1989, da war er 31 Jahre alt geworden, hatte er die Lust an den immer gleich bleibenden Tätigkeiten verloren und etwas Geld aufgrund seiner Verkaufserfolge und den geheimen Salären seiner Kundinnen angespart. Konkret waren es 124.565,72 D-Mark, die auf seinem Bankkonto lagen. Als wenig später die Mauer fiel witterte Kriegel eine Chance, im Osten ordentlich Geld verdienen zu können. Er ging nach Potsdam, da sich im Umland von Berlin doch einige Leute ansiedeln würden, die Geld hatten.
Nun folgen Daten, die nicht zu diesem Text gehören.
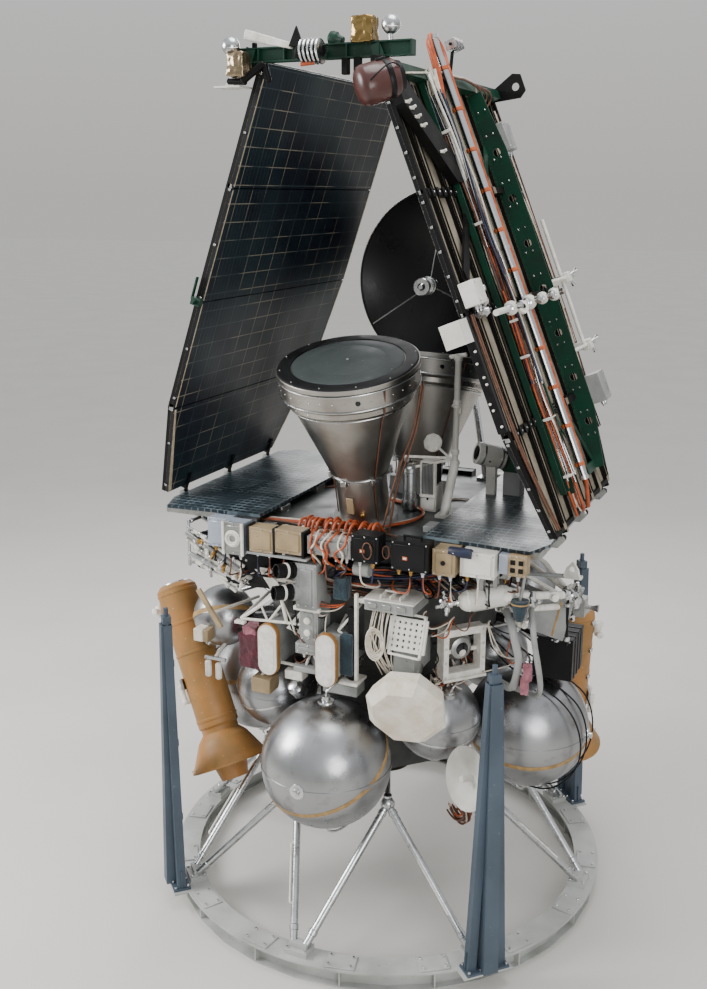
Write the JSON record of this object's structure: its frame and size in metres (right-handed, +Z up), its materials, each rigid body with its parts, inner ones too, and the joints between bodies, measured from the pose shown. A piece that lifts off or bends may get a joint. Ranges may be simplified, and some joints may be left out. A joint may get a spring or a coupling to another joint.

Er mietete einen Laden an und kaufte eine Grundausstattung von Damenbekleidung ein, die im höheren Preissegment lag. Zwar rannten ihm die Leute die Bude ein (da er einer der ersten Anbieter direkt vor Ort war), aber kaum jemand kaufte etwas, da die Preise für die Einheimischen schlichtweg zu hoch waren. Vielmehr bestellten die Interessenten lieber über Kataloge. Hubertus Kriegel saß auf einem Hocker hinter dem Verkaufstresen und auf seiner Ware. Dieser Zustand hielt knapp anderthalb Jahre an, dann musste er den Laden aufgeben.

Also ging er wieder nach Nordrhein-Westfahlen zurück und stieg erneut als Verkäufer ein. Kriegel war in seiner Erscheinung in den Jahren wie guter Wein gereift und machte einen blendenden Eindruck. Durch die vielen Gespräche und Begegnungen mit den Kundinnen wusste er ganz genau, wie Frauen tickten. Da er sehr kommunikativ veranlagt war, stellten die einsamen Abende für ihn ein Problem dar. Zwar konnte er ohne große Mühe in Bars herumlungernde einsame Frauen aufreißen, aber das befriedigte ihn schon lange nicht mehr richtig. Hubertus Kriegel verspürte so eine Art Verlangen, die wilden Zeiten hinter sich zu lassen, und nun sesshaft zu werden.